Oggi vivere a Corigliano-Rossano o nella Sibaritide o nel grande arco jonico calabrese è come vivere in quella caverna di platonica memoria: si vive al buio, con una serie di ombre che vengono proiettate dall’esterno, ma quello che c’è fuori da questa caverna non lo conosce più nessuno. E non si conosce perché quanti dovrebbero portare i feedback esterni non lo fanno più.
Un tempo, finite le scuole superiori, si andava all’università, si conseguiva la Laurea e la prospettiva era quella di mettere a frutto le conoscenze e le esperienze acquisite in anni trascorsi nelle città universitarie, nella propria terra di origine. E da qui, grazie a queste esperienze, si sono innescati processi sociali importanti che hanno portato a una crescita e all’emancipazione della nostra popolazione. Oggi quell’interscambio di contenuti ed esperienze non c’è più. Perché un giovane diplomato quando decide di andare all’Università — che sia a Milano, Roma, Torino, Bari, Napoli o nella stessa vicina Cosenza — parte con la convinzione di non ritornare più. Perché qui non c’è futuro, né prospettive per il domani. E venendo a mancare questo ritorno essenziale, non solo in termini demografici ma anche e soprattutto sul piano culturale di sapere e conoscenza, si rimarrà sempre meno ma si continuerà a parlarsi addosso, a scaricarsi accuse reciproche, a ragionare su cose che sono passate e trapassate. Oggi si parla (ancora) di nuove province. Ma chiediamoci a cosa dovrebbe servire davvero una provincia se ci fossero strade, treni, una sanità qualificata ed efficiente e, più in generale, servizi degni di un territorio pienamente europeo. Non ne sentiremmo l’esigenza di una nuova provincia, se non per un pennacchio!

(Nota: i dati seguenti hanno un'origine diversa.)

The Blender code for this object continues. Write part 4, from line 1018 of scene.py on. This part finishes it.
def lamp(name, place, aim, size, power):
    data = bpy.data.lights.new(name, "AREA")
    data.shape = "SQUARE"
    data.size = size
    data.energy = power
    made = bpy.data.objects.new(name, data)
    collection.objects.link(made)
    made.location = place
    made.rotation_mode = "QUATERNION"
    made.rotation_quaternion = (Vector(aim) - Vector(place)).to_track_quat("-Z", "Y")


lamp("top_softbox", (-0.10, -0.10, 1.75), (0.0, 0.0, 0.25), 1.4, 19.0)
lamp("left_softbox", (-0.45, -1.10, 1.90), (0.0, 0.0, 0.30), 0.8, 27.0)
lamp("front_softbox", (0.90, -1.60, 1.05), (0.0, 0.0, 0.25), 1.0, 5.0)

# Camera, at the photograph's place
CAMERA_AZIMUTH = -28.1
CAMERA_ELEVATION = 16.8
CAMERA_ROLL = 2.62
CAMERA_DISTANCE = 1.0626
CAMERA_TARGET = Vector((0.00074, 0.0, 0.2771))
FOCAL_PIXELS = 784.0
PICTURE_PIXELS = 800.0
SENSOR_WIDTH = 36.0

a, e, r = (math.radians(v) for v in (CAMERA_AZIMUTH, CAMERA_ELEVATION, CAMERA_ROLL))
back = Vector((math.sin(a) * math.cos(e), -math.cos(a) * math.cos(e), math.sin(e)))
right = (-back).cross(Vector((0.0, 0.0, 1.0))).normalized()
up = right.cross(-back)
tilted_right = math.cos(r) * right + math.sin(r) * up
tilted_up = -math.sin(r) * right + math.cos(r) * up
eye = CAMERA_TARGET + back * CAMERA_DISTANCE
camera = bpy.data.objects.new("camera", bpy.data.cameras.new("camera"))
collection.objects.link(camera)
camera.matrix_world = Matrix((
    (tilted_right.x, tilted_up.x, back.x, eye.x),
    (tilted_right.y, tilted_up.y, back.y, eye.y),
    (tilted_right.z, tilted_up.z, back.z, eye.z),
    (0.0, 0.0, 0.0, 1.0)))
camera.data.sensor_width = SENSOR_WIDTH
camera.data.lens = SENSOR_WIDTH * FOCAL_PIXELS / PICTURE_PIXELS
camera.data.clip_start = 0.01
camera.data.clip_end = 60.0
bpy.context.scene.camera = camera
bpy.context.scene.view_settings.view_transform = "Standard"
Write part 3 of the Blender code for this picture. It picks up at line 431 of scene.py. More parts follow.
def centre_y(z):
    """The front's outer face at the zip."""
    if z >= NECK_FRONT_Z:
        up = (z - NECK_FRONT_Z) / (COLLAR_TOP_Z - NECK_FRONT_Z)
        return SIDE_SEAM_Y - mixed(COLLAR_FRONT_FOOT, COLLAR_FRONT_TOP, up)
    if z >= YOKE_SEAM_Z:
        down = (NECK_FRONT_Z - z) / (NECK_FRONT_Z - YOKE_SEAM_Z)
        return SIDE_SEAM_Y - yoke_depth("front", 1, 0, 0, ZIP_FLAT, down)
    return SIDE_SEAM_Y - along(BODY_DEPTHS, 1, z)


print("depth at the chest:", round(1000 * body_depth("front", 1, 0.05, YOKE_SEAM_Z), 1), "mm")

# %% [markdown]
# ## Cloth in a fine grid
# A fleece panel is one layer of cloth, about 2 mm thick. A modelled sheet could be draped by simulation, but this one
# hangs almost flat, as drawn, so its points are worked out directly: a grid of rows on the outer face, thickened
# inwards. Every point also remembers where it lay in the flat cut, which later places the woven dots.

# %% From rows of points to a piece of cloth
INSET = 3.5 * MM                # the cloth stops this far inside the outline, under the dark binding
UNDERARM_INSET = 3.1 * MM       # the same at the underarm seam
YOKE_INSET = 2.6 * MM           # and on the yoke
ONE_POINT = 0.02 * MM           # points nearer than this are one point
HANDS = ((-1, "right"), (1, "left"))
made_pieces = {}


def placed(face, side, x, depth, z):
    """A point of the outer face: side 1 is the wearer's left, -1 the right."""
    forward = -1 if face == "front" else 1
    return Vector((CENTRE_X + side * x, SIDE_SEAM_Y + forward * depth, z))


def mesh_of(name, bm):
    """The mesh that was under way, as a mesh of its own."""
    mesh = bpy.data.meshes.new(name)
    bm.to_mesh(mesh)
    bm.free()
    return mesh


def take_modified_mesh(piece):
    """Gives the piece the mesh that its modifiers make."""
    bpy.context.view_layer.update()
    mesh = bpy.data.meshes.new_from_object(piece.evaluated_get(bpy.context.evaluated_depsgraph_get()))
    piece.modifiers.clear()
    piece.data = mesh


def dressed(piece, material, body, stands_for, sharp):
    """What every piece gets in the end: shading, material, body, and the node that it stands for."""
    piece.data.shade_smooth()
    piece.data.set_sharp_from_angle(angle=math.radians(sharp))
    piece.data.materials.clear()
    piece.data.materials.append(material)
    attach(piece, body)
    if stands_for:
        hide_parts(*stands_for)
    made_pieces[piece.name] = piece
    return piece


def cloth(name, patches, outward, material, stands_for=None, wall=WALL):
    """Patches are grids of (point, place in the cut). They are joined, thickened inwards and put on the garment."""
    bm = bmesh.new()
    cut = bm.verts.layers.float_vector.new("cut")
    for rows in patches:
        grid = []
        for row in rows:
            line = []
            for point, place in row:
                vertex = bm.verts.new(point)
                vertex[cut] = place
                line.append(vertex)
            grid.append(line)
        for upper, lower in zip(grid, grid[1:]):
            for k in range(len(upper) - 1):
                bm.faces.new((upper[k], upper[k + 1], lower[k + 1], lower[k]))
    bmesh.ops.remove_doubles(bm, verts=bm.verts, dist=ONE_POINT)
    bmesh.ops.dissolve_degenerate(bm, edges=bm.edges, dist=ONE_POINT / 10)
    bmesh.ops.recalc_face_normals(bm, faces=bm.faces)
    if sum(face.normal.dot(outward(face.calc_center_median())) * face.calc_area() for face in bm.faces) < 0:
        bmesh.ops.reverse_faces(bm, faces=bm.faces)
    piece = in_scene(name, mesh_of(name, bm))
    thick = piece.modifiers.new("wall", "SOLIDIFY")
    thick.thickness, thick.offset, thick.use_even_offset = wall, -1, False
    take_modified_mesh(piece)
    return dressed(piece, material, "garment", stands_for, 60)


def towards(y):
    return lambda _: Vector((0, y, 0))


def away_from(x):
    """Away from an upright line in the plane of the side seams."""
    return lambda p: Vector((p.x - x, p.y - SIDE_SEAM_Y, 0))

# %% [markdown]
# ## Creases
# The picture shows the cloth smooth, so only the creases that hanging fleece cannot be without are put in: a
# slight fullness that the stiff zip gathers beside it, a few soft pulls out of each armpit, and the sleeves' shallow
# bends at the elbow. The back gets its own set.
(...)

Ecco perché queste discussioni sono solo armi di distrazione di massa. E di questo ne rimango – personalmente – sempre più persuaso. Fronti di discussione tra chi continua a vivere in quella caverna e ormai non agogna nemmeno più di vedere la luce. Ci scanniamo sul nulla quando, invece, dovremmo riappropriarci di quella autorevolezza che non è più nostra. Vediamo nemici ovunque, non c’è crescita e emancipazione. Abbiamo una mentalità che continua a viaggiare in analogico quando il mondo ha addirittura oltrepassato i confini del digitale e viaggia nel metaverso.

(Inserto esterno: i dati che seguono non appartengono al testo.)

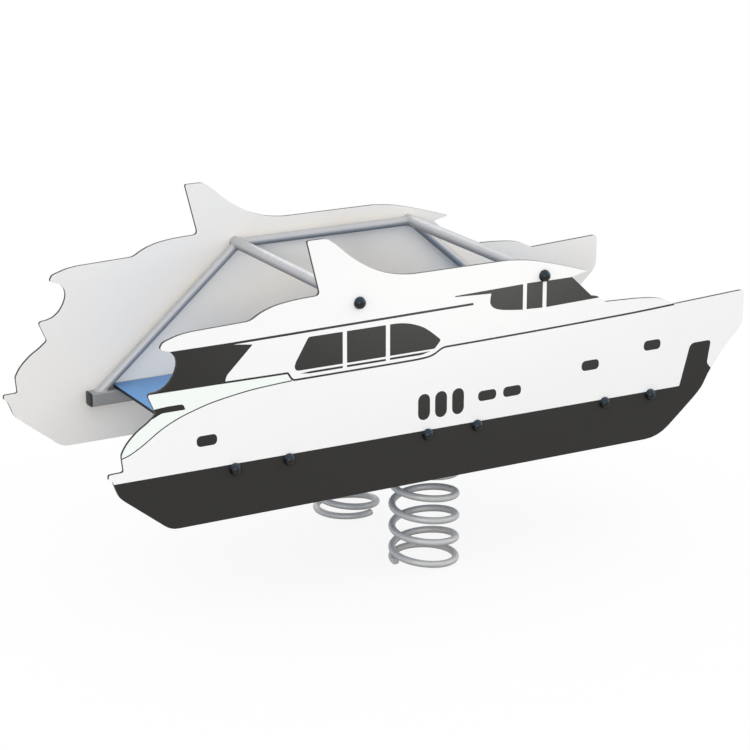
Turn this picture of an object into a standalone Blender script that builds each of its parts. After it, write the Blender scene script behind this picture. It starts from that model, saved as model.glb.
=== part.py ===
"""Spring rider in the shape of a motor yacht.

Two milled laminate side panels are bolted to a welded steel frame. The frame carries a
laminate deck and stands on two coil springs, side by side under its middle.

Units are metres. +X points to the bow, +Y to port and +Z up. The origin is on the ground,
midway between the panels and midway along them.
"""

import math

import bmesh
import bpy
from mathutils import Matrix, Vector

# Clearance kept between two meshes that touch
SEAT = 0.0003

# Coil springs
SPRING_X = 0.017
SPRING_Y = 0.233
WIRE_DIAMETER = 0.020
COIL_RADIUS = 0.091
COIL_PITCH = 0.0658
RISING_TURNS = 5.91
FOOT_TURNS = 0.62
HEAD_TURNS = 0.5
FOOT_START_DEG = {"starboard": 168.0, "port": 282.0}
POINTS_PER_TURN = 10
WIRE_SIDES = 6
GROUND_FLAT = WIRE_DIAMETER / 10

# Square-tube frame
PANEL_GAP = 0.750
RAIL_SIZE = 0.040
RAIL_WALL = 0.003
RAIL_CORNER = 0.005
RAIL_OVERHANG = 0.183
FRAME_X = 0.017
END_CAP_THICKNESS = 0.004
END_CAP_PLUG = 0.018
STATION_SPACING = 0.582
BEARER_SPACING = 0.170

# Spring head plates and the clamps under them
HEAD_PLATE_THICKNESS = 0.006
HEAD_PLATE_WIDTH = 0.190
HEAD_PLATE_CORNER = 0.012
CLAMP_TURNS = (0.05, 0.25, 0.45)
CLAMP_WIDTH = 0.030
CLAMP_THICKNESS = 0.006
CLAMP_BOLT_RADIUS_FROM_AXIS = 0.050
CLAMP_TAB_REACH = 0.018
CLAMP_LIP_REACH = 0.004
CLAMP_BOLT_DIAMETER = 0.012
CLAMP_BOLT_HEAD_WIDTH = 0.018
CLAMP_BOLT_HEAD_HEIGHT = 0.0075
CLAMP_BOLT_END = 0.003

# Round-tube handrails
HANDRAIL_DIAMETER = 0.0337
SIDE_TUBE_DIAMETER = 0.0269
TUBE_WALL = 0.003
HANDRAIL_SPACING = 0.579
HANDRAIL_RISE = 0.401
DIAGONAL_FOOT_INSET = 0.036
HANDRAIL_PLUG = 0.020

# Deck
DECK_THICKNESS = 0.010
DECK_FOOT_GAP = 0.010
DECK_SIDE_GAP = 0.002
DECK_CORNER = 0.006
DECK_BOLT_Y = 0.200
DECK_BOLT_DIAMETER = 0.008
DECK_BOLT_DEPTH = 0.006
DECK_BOLT_HEAD_WIDTH = 0.013
DECK_BOLT_HEAD_HEIGHT = 0.0053

# Side panels
PANEL_LENGTH = 2.000
PANEL_THICKNESS = 0.010
MILLING_DEPTH = 0.0008
MILLING_STEP = 0.00005
PANEL_BOLT_HEIGHT = 0.1345
BOLT_PAIR_SPACING = 0.158
PANEL_BOLT_DIAMETER = 0.010
PANEL_BOLT_REACH = 0.014
CAP_DIAMETER = 0.034
CAP_HEIGHT = 0.019
HOLE_CLEARANCE = 0.0005

# The rider rocks on its springs about this height
ROCK_AXIS_HEIGHT_SHARE = 0.5

# Heights that follow from what stands on what
wire_radius = WIRE_DIAMETER / 2
wire_flat = wire_radius * math.cos(math.pi / WIRE_SIDES)
foot_wire_z = wire_radius - GROUND_FLAT
head_wire_z = foot_wire_z + RISING_TURNS * COIL_PITCH
spring_top_z = head_wire_z + wire_flat
head_plate_z = spring_top_z + SEAT
rail_bottom_z = head_plate_z + HEAD_PLATE_THICKNESS + SEAT
rail_mid_z = rail_bottom_z + RAIL_SIZE / 2
rail_top_z = rail_bottom_z + RAIL_SIZE
deck_bottom_z = rail_top_z + SEAT
panel_bottom_z = rail_mid_z - PANEL_BOLT_HEIGHT
handrail_z = rail_mid_z + HANDRAIL_RISE
rock_axis_z = spring_top_z * ROCK_AXIS_HEIGHT_SHARE

# Lengths along the boat
rail_length = 2 * (STATION_SPACING + RAIL_OVERHANG)
diagonal_run = rail_length / 2 - DIAGONAL_FOOT_INSET - HANDRAIL_SPACING / 2
diagonal_slope = math.atan2(handrail_z - rail_top_z, diagonal_run)
foot_half_length = SIDE_TUBE_DIAMETER / 2 / math.sin(diagonal_slope)
foot_lean = DECK_THICKNESS / math.tan(diagonal_slope)
foot_inner_end = HANDRAIL_SPACING / 2 + diagonal_run - foot_half_length - foot_lean
deck_length = 2 * (foot_inner_end - DECK_FOOT_GAP)

# The wire is drawn in straight lengths, whose ends and middles lie either side of its circle
bend_radius = COIL_RADIUS * 2 / (1 + math.cos(math.pi / POINTS_PER_TURN))
length_middle_radius = bend_radius * math.cos(math.pi / POINTS_PER_TURN)

# Places across the boat
panel_inner_y = PANEL_GAP / 2
panel_outer_y = panel_inner_y + PANEL_THICKNESS
rail_outer_y = panel_inner_y - SEAT
rail_inner_y = rail_outer_y - RAIL_SIZE
rail_mid_y = rail_outer_y - RAIL_SIZE / 2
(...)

Ma davvero il nostro confine può essere Castrovillari, Crotone, Tarsia, il Crati? Siamo cittadini del mondo e - anche se ci sentiamo confinati in noi stessi perché abbiamo perso persino il coraggio di andare avanti – dobbiamo prendere consapevolezza che il futuro sta solo ed esclusivamente nelle nostre mani. Così come nelle nostre mani c’è il presente e c’è stato anche il passato. Siamo noi, solo noi, artefici del nostro destino. Nessun altro. E se presto non avremo il coraggio di cambiare il nostro modo di agire, ci ritroveremo decimati da una faida interna che non lascerà vivo nessuno, perché verremo massacrati dall’avanzata inesorabile e fragorosa dell’avvenire.